Bulan Juni, dia harus pindah ke Jakarta karena menyusul
ayahnya yang sudah pindah kerja di sana. Jadi sebisa mungkin aku berusaha
menikmati 4 bulan terakhir itu bersama Kristyo, keluarga, dan teman-temannya. Ada
satu lagi teman sekelas Kristyo yang ikut les denganku, Firna. Dan dia tidak
jauh beda dari Kristyo. Butuh tenaga ekstra untuk menjejalkan ilmu pada kepala
mereka.
Di luar itu semua, aku sangat sayang pada Firna. Dia baru
saja ditinggal ayahnya menghadap Sang Ilahi. Ibunya bekerja keras pergi pagi
pulang malam untuk menghidupi dia dan adiknya, sehingga pekerjaan rumah sudah
biasa dikerjakan Firna setiap harinya termasuk mengurusi adiknya yang masih
kecil. Sebisa mungkin aku tak sampai memarahinya ketika dia ramai dan sulit
diatur, karena aku paham itu caranya untuk mendapat perhatian yang kurang
didapatnya dari rumah. Dia bahkan sangat sangat sangat manja padaku, dia suka
sekali memelukku.
“Kak Ila mirip sama kakakku yang jauh di sana.” Katanya sambil memelukku.
“Kak Ila mirip sama kakakku yang jauh di sana.” Katanya sambil memelukku.

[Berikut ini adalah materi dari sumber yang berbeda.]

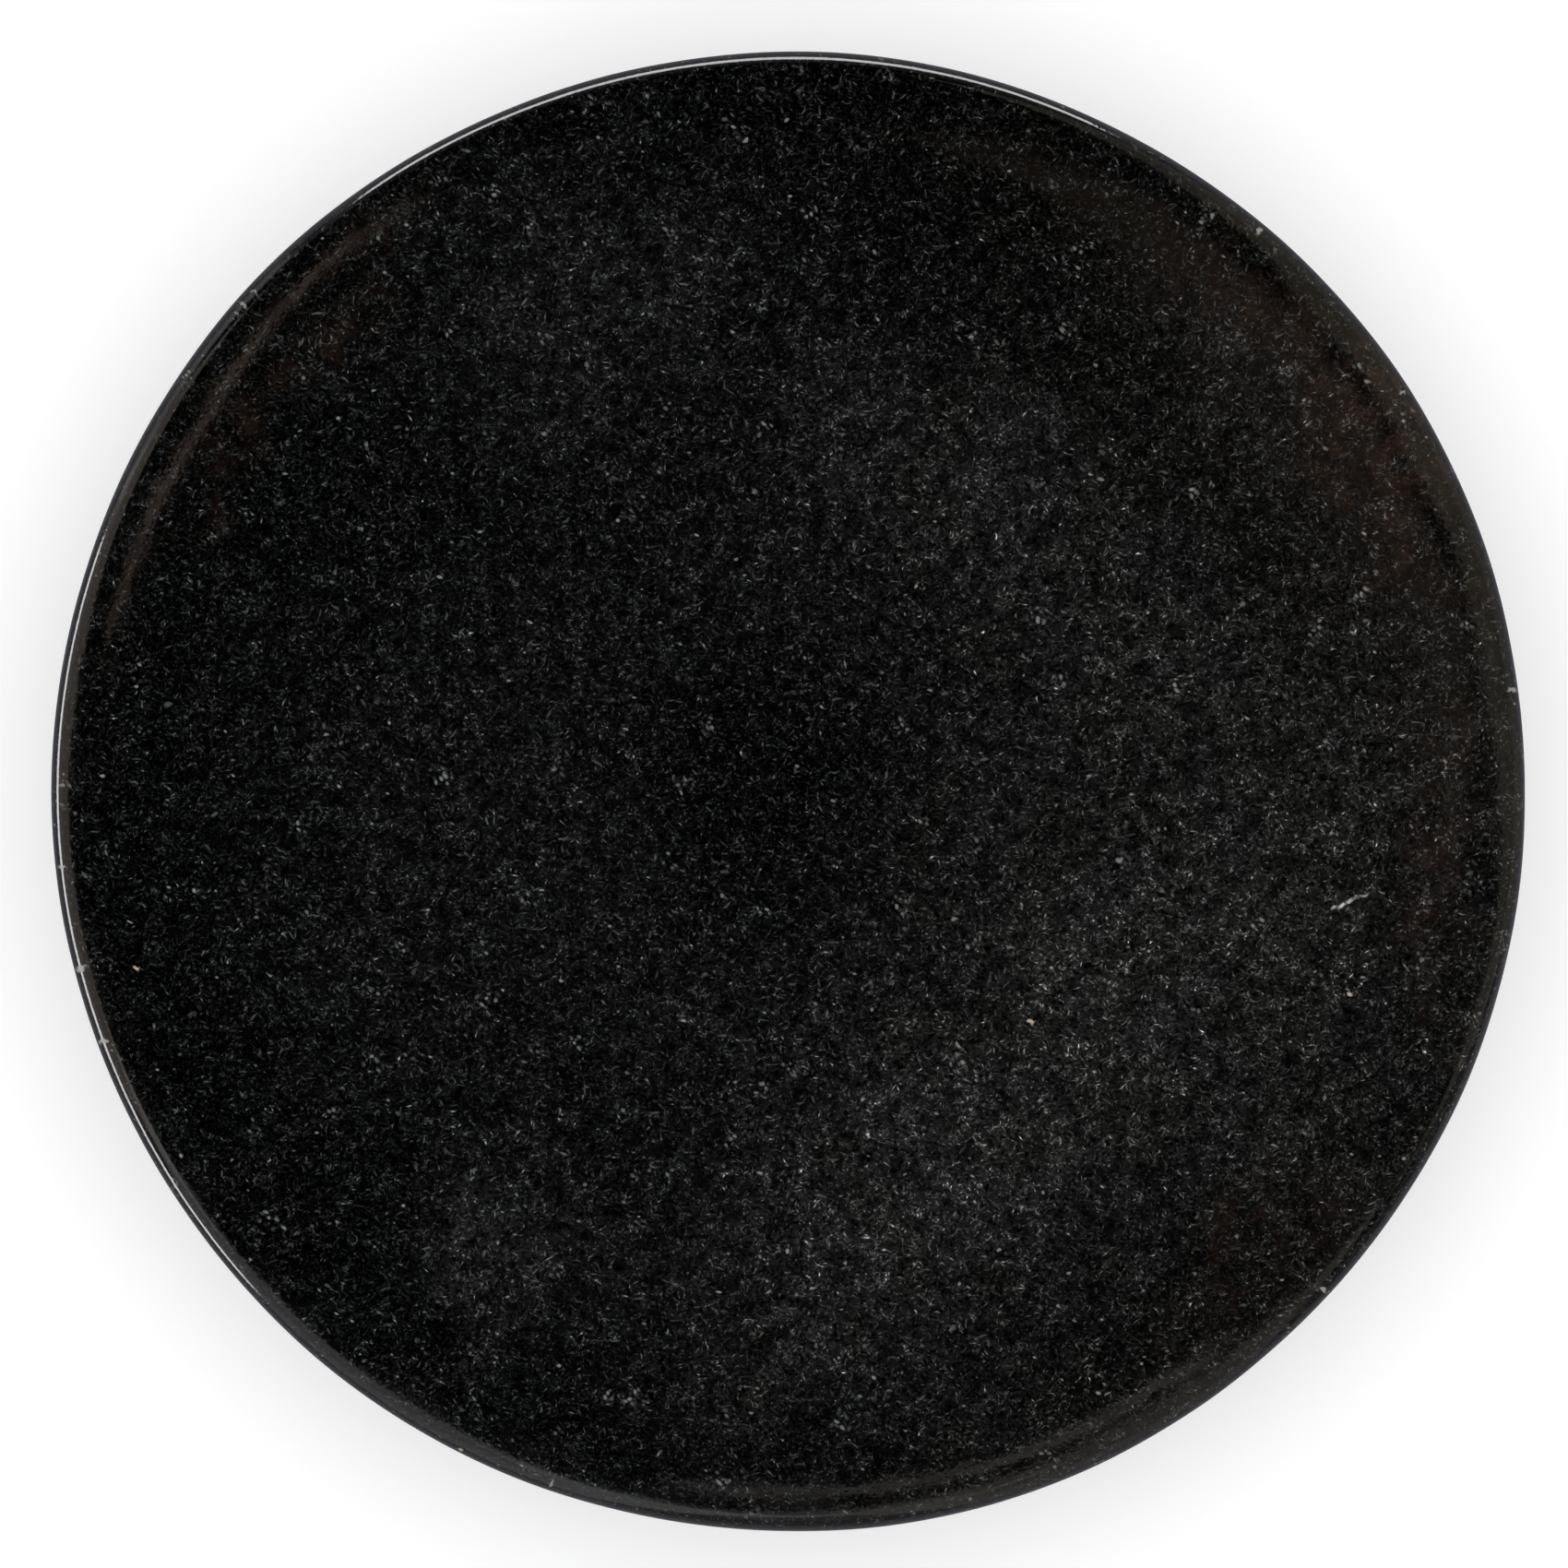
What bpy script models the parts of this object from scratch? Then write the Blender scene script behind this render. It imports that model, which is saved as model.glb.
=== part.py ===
"""Basalt massage stone, lying flat: one solid disc of rock, ground round and polished.

The upper face is a very shallow crown that rolls off a little near the rim. A tight round
joins it to an almost upright side. The underside is the same but for its middle, which is
ground flat, so the stone rests without rocking. The origin is the middle of that flat and
+Z points up through the crown. Lengths are in metres and angles in degrees.
"""
import math

import bmesh
import bpy

# Overall size
DIAMETER = 0.080
THICKNESS = 0.018

# The round between each face and the side
EDGE_ROUND = 0.0012

# Polishing rolls a face off next to that round: the width of the strip and its final tilt
SHOULDER_WIDTH = 0.004
SHOULDER_TILT = 9.0

# Tilt of the crowned upper face where the shoulder begins; the underside has none there
CROWN_TILT = 1.5

# Tilt of the side at its two ends, from upright: it swells slightly towards half its height
SIDE_SWELL = 1.0

# Hand grinding leaves the outline a little out of round: crests, their height, first crest
OUTLINE_WAVES = (
    (2, 0.00009, -85.0),
    (3, 0.00005, 43.0),
    (7, 0.00004, -20.0),
)

# Mesh fineness: steps round the stone, and along each stretch of its section
STEPS_AROUND = 96
CROWN_STEPS = 4
SHOULDER_STEPS = 4
EDGE_STEPS = 8
SIDE_STEPS = 3

# Finish: dark polished rock
STONE_COLOR = (0.009, 0.009, 0.0085, 1.0)
STONE_ROUGHNESS = 0.18

WELD_DISTANCE = 1e-7
SHARP_ANGLE = 30.0


def clear_scene():
    """Remove whatever the file opened with."""
    for leftover in list(bpy.data.objects):
        bpy.data.objects.remove(leftover, do_unlink=True)


def stone_material():
    """Dark polished basalt."""
    material = bpy.data.materials.new("basalt")
    material.use_nodes = True
    shader = material.node_tree.nodes["Principled BSDF"]
    shader.inputs["Base Color"].default_value = STONE_COLOR
    shader.inputs["Roughness"].default_value = STONE_ROUGHNESS
    shader.inputs["Metallic"].default_value = 0.0
    return material


def add_arc(points, width, start_tilt, end_tilt, steps):
    """Carry the section on by an arc of a given width, between two tilts of its surface.

    Each point is (radius, drop below the middle of the face).
    """
    start = math.radians(start_tilt)
    end = math.radians(end_tilt)
    arc_radius = width / (math.sin(end) - math.sin(start))
    first_radius, first_drop = points[-1]
    for step in range(1, steps + 1):
        tilt = start + (end - start) * step / steps
        radius = first_radius + arc_radius * (math.sin(tilt) - math.sin(start))
        drop = first_drop + arc_radius * (math.cos(start) - math.cos(tilt))
        points.append((radius, drop))


def face_section(middle_tilt):
    """Points (radius, drop) of one face from its middle to the end of the edge round."""
    side_tilt = 90.0 - SIDE_SWELL
    shoulder_sine = math.sin(math.radians(SHOULDER_TILT))
    edge_width = EDGE_ROUND * (math.sin(math.radians(side_tilt)) - shoulder_sine)
    middle_width = side_start_radius() - edge_width - SHOULDER_WIDTH

    points = [(0.0, 0.0)]
    if middle_tilt > 0:
        add_arc(points, middle_width, 0.0, middle_tilt, CROWN_STEPS)
    else:
        points = [(middle_width, 0.0)]
    add_arc(points, SHOULDER_WIDTH, middle_tilt, SHOULDER_TILT, SHOULDER_STEPS)
    add_arc(points, edge_width, SHOULDER_TILT, side_tilt, EDGE_STEPS)
    return points


def side_start_radius():
    """Radius at which the edge rounds end and the side begins, inside its swell."""
    half_height = THICKNESS / 2 - EDGE_ROUND
    return DIAMETER / 2 - half_height * math.tan(math.radians(SIDE_SWELL / 2))


def section():
    """Points (x, z) of the stone's section, from the top of the crown to the flat underneath."""
    upper = [(radius, THICKNESS - drop) for radius, drop in face_section(CROWN_TILT)]
    lower = [(radius, drop) for radius, drop in face_section(0.0)]
    top_x, top_z = upper[-1]
    bottom_z = lower[-1][1]
    half_height = (top_z - bottom_z) / 2
    swell = math.radians(SIDE_SWELL)
    side_radius = half_height / math.sin(swell)
    side = []
    for step in range(1, SIDE_STEPS * 2):
        angle = swell * (1 - step / SIDE_STEPS)
        x = top_x + side_radius * (math.cos(angle) - math.cos(swell))
        z = bottom_z + half_height + side_radius * math.sin(angle)
        side.append((x, z))
    return upper + side + lower[::-1]


def turn_section(mesh, points):
    """Spin the section round the Z axis into a closed skin with one flat face underneath."""
    corners = [mesh.verts.new((x, 0.0, z)) for x, z in points]
    edges = [mesh.edges.new(pair) for pair in zip(corners, corners[1:])]
    bmesh.ops.spin(
        mesh,
        geom=corners + edges,
        cent=(0, 0, 0),
        axis=(0, 0, 1),
        angle=math.tau,
        steps=STEPS_AROUND,
        use_merge=True,
    )
    bmesh.ops.remove_doubles(mesh, verts=mesh.verts, dist=WELD_DISTANCE)
    flat_rim = [edge for edge in mesh.edges if edge.is_boundary]
    bmesh.ops.holes_fill(mesh, edges=flat_rim, sides=STEPS_AROUND)
    bmesh.ops.recalc_face_normals(mesh, faces=mesh.faces)


def grind_out_of_round(mesh):
    """Push the outline in and out by the slow waves, which fade away towards the middle."""
    for vert in mesh.verts:
        angle = math.atan2(vert.co.y, vert.co.x)
        share = vert.co.xy.length / (DIAMETER / 2)
        swell = sum(
            height * math.cos(crests * (angle - math.radians(first)))
            for crests, height, first in OUTLINE_WAVES
        )
        stretch = 1 + swell * share / (DIAMETER / 2)
        vert.co.x *= stretch
        vert.co.y *= stretch


def build_stone():
    """The whole object: one closed, smooth-shaded solid."""
    mesh = bmesh.new()
    turn_section(mesh, section())
    grind_out_of_round(mesh)
    data = bpy.data.meshes.new("massage_stone")
    mesh.to_mesh(data)
    mesh.free()
    data.shade_smooth()
    data.set_sharp_from_angle(angle=math.radians(SHARP_ANGLE))
    data.materials.append(stone_material())
    stone = bpy.data.objects.new("massage_stone", data)
    bpy.context.scene.collection.objects.link(stone)


clear_scene()
build_stone()
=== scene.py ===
"""The looks of the basalt massage stone: its polished body, its rock and a small studio.

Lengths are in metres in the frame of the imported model, +Z up, and angles are in degrees
unless a name says otherwise. Patterns in the rock are laid out in millimetres.
"""
import logging
import math
from collections.abc import Sequence
from dataclasses import dataclass
from enum import Enum

import bmesh
import bpy
from mathutils import Euler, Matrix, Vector, noise


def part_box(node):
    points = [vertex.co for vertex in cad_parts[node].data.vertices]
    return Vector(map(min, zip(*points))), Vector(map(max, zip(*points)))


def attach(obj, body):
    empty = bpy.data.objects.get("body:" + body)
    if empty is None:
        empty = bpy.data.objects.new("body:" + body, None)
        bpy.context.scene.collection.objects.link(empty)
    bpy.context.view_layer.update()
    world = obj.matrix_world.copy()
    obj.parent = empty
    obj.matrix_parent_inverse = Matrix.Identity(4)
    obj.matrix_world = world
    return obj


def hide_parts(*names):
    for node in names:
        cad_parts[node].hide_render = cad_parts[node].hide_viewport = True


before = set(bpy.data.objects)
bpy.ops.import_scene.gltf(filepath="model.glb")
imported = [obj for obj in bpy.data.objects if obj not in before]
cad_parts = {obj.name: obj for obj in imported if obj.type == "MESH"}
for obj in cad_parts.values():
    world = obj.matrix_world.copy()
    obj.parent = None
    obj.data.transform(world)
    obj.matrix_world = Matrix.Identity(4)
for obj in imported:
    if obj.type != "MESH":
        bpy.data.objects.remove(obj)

log = logging.getLogger("stone")

NODE = "massage_stone"
BODY = "root"
MM = 0.001
WELD_DISTANCE = 1e-7
BLACK = (0.0, 0.0, 0.0)

Color = tuple[float, float, float]
Point = tuple[float, float]
Socket = bpy.types.NodeSocket
Signal = float | Socket


def direction(azimuth: float, elevation: float) -> Vector:
    """Unit vector towards a bearing, counted from +X towards +Y, and a height above level.

    Args:
        azimuth: bearing in degrees, 0 along +X and 90 along +Y.
        elevation: angle above level in degrees.

    Returns:
        The unit vector.
    """
    turn = math.radians(azimuth)
    rise = math.radians(elevation)
    level = math.cos(rise)
    return Vector((math.cos(turn) * level, math.sin(turn) * level, math.sin(rise)))


class NodeBoard:
    """Lays out and links the nodes of one material or world."""

    def __init__(self, tree: bpy.types.NodeTree) -> None:
        """Start on an existing node tree."""
        self.tree = tree

    def add(self, kind: str, **settings: object) -> bpy.types.Node:
        """Add a node.

        Args:
            kind: Blender's name for the node's type.
            settings: the node's own properties and their values.

        Returns:
            The new node.
        """
        node = self.tree.nodes.new(kind)
        for name, value in settings.items():
            setattr(node, name, value)
        return node

    def feed(self, socket: Socket, value: object) -> None:
        """Link a signal into a socket, or set the socket to a plain value."""
        if isinstance(value, Socket):
            self.tree.links.new(value, socket)
        else:
            socket.default_value = value

    def math(
        self, operation: str, first: Signal, second: Signal = 0.0, clamp: bool = False
    ) -> Socket:
        """One arithmetic step.

        Args:
            operation: the step's name, such as MULTIPLY.
            first: the first number.
            second: the second number, where the step has one.
            clamp: whether the result is held between 0 and 1.

        Returns:
            The result.
        """
        node = self.add("ShaderNodeMath", operation=operation, use_clamp=clamp)
        self.feed(node.inputs[0], first)
        self.feed(node.inputs[1], second)
        return node.outputs[0]

    def ramp(
        self, value: Signal, low: float, high: float, start: float = 0.0, end: float = 1.0
    ) -> Socket:
        """Map a range of numbers onto another with soft ends.

        Args:
            value: the number to map.
            low: the value that gives start.
            high: the value that gives end.
            start: result at low and below.
            end: result at high and above.

        Returns:
            The mapped number.
        """
        node = self.add("ShaderNodeMapRange", interpolation_type="SMOOTHSTEP")
        for name, signal in zip(("Value", "From Min", "From Max", "To Min", "To Max"),
                                (value, low, high, start, end)):
            self.feed(node.inputs[name], signal)
        return node.outputs["Result"]

    def mapped(self, vector: Socket, offset: Vector, turn: Euler, scale: Vector) -> Socket:
        """Turn, stretch and move a set of coordinates.

        Args:
            vector: the coordinates.
            offset: what is added last.
            turn: the rotation of the pattern.
            scale: repeats per millimetre along each of the pattern's own axes.

        Returns:
            The new coordinates.
        """
        turned = self.add("ShaderNodeMapping", vector_type="POINT")
        self.feed(turned.inputs["Vector"], vector)
        turned.inputs["Rotation"].default_value = turn
        stretched = self.add("ShaderNodeMapping", vector_type="POINT")
        self.feed(stretched.inputs["Vector"], turned.outputs["Vector"])
        stretched.inputs["Scale"].default_value = scale
        stretched.inputs["Location"].default_value = offset
        return stretched.outputs["Vector"]

    def noise(self, vector: Socket, scale: float, detail: float, roughness: float) -> Socket:
        """A soft random field around 0.5."""
        node = self.add("ShaderNodeTexNoise")
        self.feed(node.inputs["Vector"], vector)
        node.inputs["Scale"].default_value = scale
        node.inputs["Detail"].default_value = detail
        node.inputs["Roughness"].default_value = roughness
        return node.outputs["Fac"]

    def mix(self, factor: Signal, first: Color | Socket, second: Color | Socket) -> Socket:
        """Lay one colour over another.

        Args:
            factor: how much of the second shows.
            first: the colour below.
            second: the colour above.

        Returns:
            The mixed colour.
        """
        node = self.add("ShaderNodeMix", data_type="RGBA")
        self.feed(node.inputs["Factor"], factor)
        for name, color in (("A", first), ("B", second)):
            self.feed(node.inputs[name], color if isinstance(color, Socket) else (*color, 1.0))
        return node.outputs["Result"]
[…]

Yah, selama 4 bulan itu masa-masa yang lumayan sulit. Why? Saat
itu aku sedang mengerjakan skripsi. Buka hal yang mudah hampir 2 sampai 3 kali
dalam satu minggu bolak-balik Blitar-Malang (penelitian skripsi di Blitar). Di malang
juga harus mengerjakan data disambi membimbing 2 anak yang hiperaktif (baca:
Kristyo dan Firna). Mungkin kalau ada Jenna aku bisa ditolong untuk mengajari
mereka, batinku saat itu, hahaha. Sebenarnya aku bisa saja berhenti memberi
les, namun aku merasa bertanggung jawab mengajari Kristyo. Dia sudah kuanggap
seperti adikku sendiri, jadi bila ada nilainya yang jelek, aku juga sedih.
Beberapa bulan bersama keluarga Kristyo, aku jadi mengenal
banyak orang. Kerabatnya, tetangganya, tukang bakso langganannya, dan
teman-temannya. Bahkan saat kerabatnya mau pergi ke Kalimantan, dia berpamitan
denganku dan berharap suatu saat bisa bertemu denganku lagi.